Strichliliste der Woche
Damals in der Schule gab es in fast jeder Klasse einen Zwängli, der wieder und wieder die gleiche Frage stellte. Im Nationalrat spielte ab 2016 der einstige SVP-Präsident Toni Brunner diese Rolle: Session für Session wollte er vom Bundesrat wissen, wie viele kriminelle Ausländer mit einem Landesverweis bestraft und wie viele tatsächlich ausgeschafft worden waren. Als er zurücktrat, übernahm Fraktionschef Thomas Aeschi das Nachfrage-Ämtli.
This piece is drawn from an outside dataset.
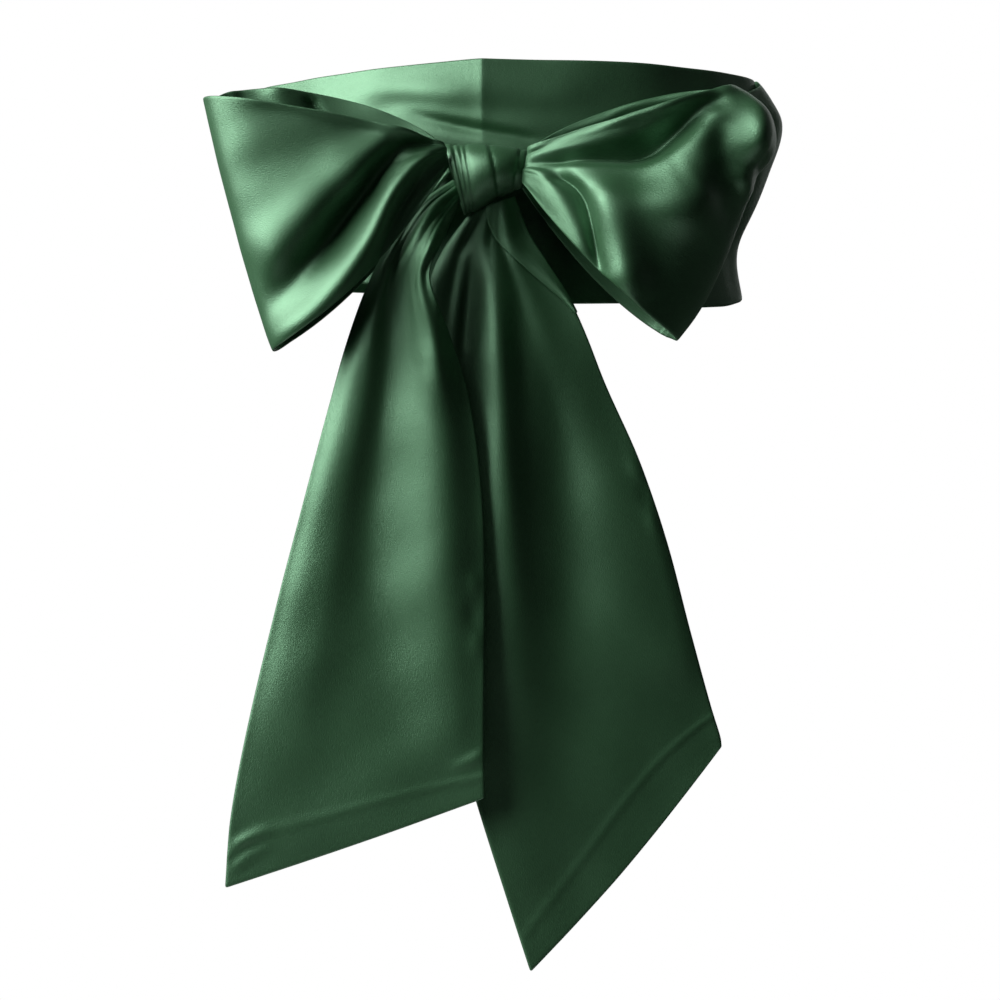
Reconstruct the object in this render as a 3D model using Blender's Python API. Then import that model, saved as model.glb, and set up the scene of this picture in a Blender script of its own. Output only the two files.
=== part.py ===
"""A satin sash, wound twice round a waist and tied in a bow in front, as thin walls of cloth.

One straight strip, made double and seamed at its middle, gives every stretch: two band halves from the seam
round to the back, the second turn over them, two loops, the knot and two tails with slanted ends.
The waist's middle is the origin, +Z is up and the bow looks along -Y. Tables are in millimetres.
"""

import bisect
import math

import bmesh
import bpy
from mathutils import Vector

MM = 0.001
CLOTH = 1.2                     # the doubled satin, pressed
SEAM_GAP = 0.3                  # between stretches that touch

WAIST_DEPTH = 93.0              # from the middle of the waist to the band in front
TILT = math.radians(5.0)        # the band stands higher behind than in front
ROLL = 0.018                    # and higher on the right than on the left
SEAM_ANGLE = -5.0               # the strip's middle seam, round from the front
RING_STEP = 6.0                 # degrees between the ring's sections
CREASE_ANGLE = math.radians(40.0)   # sharper edges than this aren't smoothed

LOOP_FOLD_RISE = 0.3            # a loop's fold rises and fades over these stretches of the turn
LOOP_FOLD_FADE = 0.25
LOOP_FOLD_SPREAD = 0.5          # and is this much wider at the knot than at the outer fold
TAIL_FOLD_RISE = 0.22           # a tail's fold is full height this far down
TAIL_FOLD_HOLD = 0.4            # and starts to fade at this share of its length

SATIN_LIGHT = (0.062, 0.165, 0.093, 1.0)
SATIN_DEEP = (0.042, 0.120, 0.066, 1.0)


def table(columns, *rows):
    """Rows of numbers with their columns' names."""
    names = columns.split()
    return [dict(zip(names, row)) for row in rows]


# Half breadth of each layer round the waist, by height above its middle, left and right.
INNER_LAYER = table(
    "height left right",
    (-70, 128, 127),
    (-38, 127, 126),
    (-26, 128, 127.5),
    (5, 134, 138),
    (33, 137, 143),
    (64, 136, 137),
)
OUTER_LAYER = table(
    "height left right",
    (-70, 131, 132),
    (-51, 130, 129.6),
    (-37, 130.2, 130),
    (-26, 132, 133),
    (5, 137, 147),
    (33, 141, 154),
    (48, 140, 148.5),
    (57, 139.5, 142),
    (64, 139, 138.5),
)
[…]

Doch auch er lief wieder und wieder auf, weil der Bund zwar grundsätzlich willig gewesen wäre diese Strichliliste zu führen, sich dabei aber immer wieder verhedderte. Schuld wollte keiner sein: Das Bundesamt für Justiz zeigte auf das Staatssekretariat für Migration, dieses auf die Statistiker und die wiederum auf die Kantone. Wie auf dem Pausenplatz braucht es auch in der Politik manchmal einen Unterstützer, der grösser und stärker ist als der eigene Widersacher. Diesen grossen Bruder hat die SVP nun ausgerechnet in der EU gefunden. Die reformiert nämlich das Schengener Informationssystem, die Schweiz muss als Schengen-Staat nachziehen, und wo sie grad dabei ist, nimmt sie endlich auch die Ausschaffungsstatistik an die Hand. Allerdings soll es noch bis 2023 dauern, bis die von der SVP geforderten Zahlen vorliegen. Thomas Aeschi kann seine Frage an den Bundesrat also noch ein paar Mal stellen.